Poland's President Andrzej Duda had defended a controversial law that penalizes blaming Poles as a nation for complicity in Nazi Germany's crimes, saying the law will not block Holocaust survivors and witnesses from talking about crimes committed by individual Poles.
Duda confirmed Tuesday he will sign into law a proposal to impose prison terms for statements blaming Poland for World War II crimes committed by Nazi Germany. The proposal has angered Israel, which says it will stifle discussion about the Holocaust and enable Poland to whitewash the role of Poles who killed or denounced Jews to Germans during the German occupation of Poland during WWII.
In a speech, Duda said "we do not deny that there were cases of huge wickedness" in which Poles denounced Jews.
But he said the point of the law is to prevent Poles and Poland from being wrongly accused of institutionalized participation in the Holocaust. He said: "No, there was no systemic way in which Poles took part in it."
Poland's president says he will sign into law a controversial proposal to outlaw blaming Poland for crimes committed during the Holocaust.
But in an unusual move, President Andrzej Duda also said Tuesday he will ask the country's constitutional court to evaluate the bill and suggest possible amendments.
The measure, passed by Polish lawmakers, will impose prison terms of up to three years for statements blaming Poles as a nation for World War II crimes committed by Nazi Germany.
It has caused a diplomatic crisis with Israel, which fears it will enable Poland to whitewash the role of Poles who killed or denounced Jews to Germans during the German occupation of Poland during World War II. The United States also strongly opposes the legislation, saying it could hurt Poland's strategic relations with Israel and the U.S.
The office of Polish President Andrzej Duda says the leader will on Tuesday announce his decision on whether to sign legislation penalizing certain statements about the Holocaust.

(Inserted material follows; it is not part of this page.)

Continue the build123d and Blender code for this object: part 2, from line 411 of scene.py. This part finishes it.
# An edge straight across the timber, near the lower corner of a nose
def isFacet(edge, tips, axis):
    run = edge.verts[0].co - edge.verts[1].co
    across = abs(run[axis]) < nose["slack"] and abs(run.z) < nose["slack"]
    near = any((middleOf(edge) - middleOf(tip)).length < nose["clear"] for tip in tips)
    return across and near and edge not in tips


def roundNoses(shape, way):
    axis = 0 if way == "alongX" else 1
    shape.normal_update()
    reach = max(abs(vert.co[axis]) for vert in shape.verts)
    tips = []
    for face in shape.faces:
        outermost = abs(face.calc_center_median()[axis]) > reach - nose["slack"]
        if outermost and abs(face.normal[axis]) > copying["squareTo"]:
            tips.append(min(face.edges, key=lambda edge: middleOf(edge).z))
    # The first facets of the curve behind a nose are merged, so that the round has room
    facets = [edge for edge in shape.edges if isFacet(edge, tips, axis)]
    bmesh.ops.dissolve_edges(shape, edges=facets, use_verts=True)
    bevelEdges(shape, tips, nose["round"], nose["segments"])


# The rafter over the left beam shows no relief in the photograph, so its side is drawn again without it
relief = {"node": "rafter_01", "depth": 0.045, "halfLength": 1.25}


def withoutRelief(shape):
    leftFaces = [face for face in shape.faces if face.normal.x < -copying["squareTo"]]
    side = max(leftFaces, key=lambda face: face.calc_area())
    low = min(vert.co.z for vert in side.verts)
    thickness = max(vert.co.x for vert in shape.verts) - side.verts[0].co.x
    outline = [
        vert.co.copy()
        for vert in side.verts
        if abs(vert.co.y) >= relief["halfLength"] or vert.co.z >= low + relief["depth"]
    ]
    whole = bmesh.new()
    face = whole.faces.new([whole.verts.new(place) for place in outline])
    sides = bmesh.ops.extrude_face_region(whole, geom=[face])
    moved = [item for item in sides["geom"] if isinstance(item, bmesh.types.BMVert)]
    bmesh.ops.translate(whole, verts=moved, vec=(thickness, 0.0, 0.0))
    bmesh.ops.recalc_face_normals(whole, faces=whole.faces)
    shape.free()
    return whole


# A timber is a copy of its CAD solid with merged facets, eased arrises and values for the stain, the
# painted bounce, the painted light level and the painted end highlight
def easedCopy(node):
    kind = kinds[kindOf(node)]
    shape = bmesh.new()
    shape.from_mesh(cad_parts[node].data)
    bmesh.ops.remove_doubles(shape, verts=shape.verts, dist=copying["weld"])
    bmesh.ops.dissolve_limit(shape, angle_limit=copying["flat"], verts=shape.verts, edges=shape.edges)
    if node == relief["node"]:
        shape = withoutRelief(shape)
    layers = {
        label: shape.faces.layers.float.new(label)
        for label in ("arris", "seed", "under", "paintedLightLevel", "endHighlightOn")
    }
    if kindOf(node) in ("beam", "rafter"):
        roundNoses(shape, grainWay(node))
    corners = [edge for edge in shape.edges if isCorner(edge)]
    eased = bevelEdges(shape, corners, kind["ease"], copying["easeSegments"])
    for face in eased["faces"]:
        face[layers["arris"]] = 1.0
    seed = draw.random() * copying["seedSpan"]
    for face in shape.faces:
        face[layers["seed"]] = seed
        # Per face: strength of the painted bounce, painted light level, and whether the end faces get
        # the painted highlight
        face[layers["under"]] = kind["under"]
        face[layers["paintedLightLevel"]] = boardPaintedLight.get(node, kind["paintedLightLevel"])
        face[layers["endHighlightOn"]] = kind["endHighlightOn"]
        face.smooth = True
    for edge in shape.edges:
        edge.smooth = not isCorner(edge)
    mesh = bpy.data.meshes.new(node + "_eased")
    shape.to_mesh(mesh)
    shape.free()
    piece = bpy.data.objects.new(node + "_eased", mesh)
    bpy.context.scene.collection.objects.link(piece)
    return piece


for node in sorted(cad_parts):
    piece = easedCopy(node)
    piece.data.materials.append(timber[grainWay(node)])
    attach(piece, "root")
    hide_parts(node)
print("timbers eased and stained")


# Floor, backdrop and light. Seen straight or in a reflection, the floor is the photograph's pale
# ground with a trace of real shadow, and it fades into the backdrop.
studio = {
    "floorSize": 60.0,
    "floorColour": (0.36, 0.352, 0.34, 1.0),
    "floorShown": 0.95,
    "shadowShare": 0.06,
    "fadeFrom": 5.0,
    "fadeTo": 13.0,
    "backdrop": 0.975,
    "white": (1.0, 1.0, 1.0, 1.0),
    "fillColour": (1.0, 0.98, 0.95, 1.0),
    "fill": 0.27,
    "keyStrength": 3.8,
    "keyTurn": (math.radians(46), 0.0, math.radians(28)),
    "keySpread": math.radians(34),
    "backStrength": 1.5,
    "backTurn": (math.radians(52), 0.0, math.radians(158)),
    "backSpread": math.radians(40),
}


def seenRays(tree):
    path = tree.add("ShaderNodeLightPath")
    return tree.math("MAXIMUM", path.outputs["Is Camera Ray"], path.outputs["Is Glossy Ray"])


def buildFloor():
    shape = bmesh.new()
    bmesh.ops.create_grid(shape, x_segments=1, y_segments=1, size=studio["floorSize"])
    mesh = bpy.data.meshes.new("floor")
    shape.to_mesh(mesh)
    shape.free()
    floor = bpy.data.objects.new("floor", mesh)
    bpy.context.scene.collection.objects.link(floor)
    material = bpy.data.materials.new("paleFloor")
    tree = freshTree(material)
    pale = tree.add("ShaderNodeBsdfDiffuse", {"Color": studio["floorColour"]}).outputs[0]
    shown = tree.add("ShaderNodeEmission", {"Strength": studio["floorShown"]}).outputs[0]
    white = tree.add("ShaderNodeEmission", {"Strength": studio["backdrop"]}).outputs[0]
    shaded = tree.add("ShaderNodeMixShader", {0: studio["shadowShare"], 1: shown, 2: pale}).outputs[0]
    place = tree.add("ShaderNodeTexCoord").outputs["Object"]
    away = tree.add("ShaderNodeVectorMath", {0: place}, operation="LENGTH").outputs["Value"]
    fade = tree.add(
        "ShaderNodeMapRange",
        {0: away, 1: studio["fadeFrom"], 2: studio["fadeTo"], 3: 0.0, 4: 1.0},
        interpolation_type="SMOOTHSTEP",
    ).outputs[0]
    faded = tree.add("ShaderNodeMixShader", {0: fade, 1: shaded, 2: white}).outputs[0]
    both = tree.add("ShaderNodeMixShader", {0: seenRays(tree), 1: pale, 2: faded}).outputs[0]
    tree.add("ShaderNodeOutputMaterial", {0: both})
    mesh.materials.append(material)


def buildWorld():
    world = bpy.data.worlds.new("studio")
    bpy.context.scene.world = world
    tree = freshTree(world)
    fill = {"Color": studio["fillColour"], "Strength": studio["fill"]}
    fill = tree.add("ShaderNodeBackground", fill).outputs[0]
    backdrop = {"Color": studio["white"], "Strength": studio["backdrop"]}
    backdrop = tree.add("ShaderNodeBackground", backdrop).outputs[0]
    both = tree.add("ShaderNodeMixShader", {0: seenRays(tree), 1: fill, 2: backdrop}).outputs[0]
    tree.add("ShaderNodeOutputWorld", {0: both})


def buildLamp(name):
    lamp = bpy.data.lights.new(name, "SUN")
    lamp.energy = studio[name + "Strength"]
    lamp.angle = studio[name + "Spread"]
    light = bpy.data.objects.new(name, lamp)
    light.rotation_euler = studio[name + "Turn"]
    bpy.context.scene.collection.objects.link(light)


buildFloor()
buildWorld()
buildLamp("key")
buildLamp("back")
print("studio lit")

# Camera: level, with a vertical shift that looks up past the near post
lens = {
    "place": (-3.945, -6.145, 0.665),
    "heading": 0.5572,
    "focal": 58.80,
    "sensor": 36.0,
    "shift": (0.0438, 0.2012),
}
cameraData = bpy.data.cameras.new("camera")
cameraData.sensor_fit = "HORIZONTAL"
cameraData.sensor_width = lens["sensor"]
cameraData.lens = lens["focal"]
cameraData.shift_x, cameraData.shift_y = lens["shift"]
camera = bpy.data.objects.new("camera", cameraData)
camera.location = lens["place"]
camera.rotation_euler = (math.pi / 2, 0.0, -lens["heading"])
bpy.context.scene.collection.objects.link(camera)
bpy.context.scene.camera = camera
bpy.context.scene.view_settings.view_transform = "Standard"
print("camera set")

The legislation proposed by Poland's conservative ruling party has sparked a bitter dispute with Israel, which says it will infringe on free speech about the Holocaust. The United States also strongly opposes the legislation, saying it could hurt Poland's strategic relations with Israel and the U.S.
The bill penalizes blaming Poles as a nation for crimes committed by Nazi Germany during World War II. It needs Duda's signature to become law. He has spoken in its favor.
Duda can also choose to send the bill back to parliament or seek an opinion on it from the Constitutional Tribunal.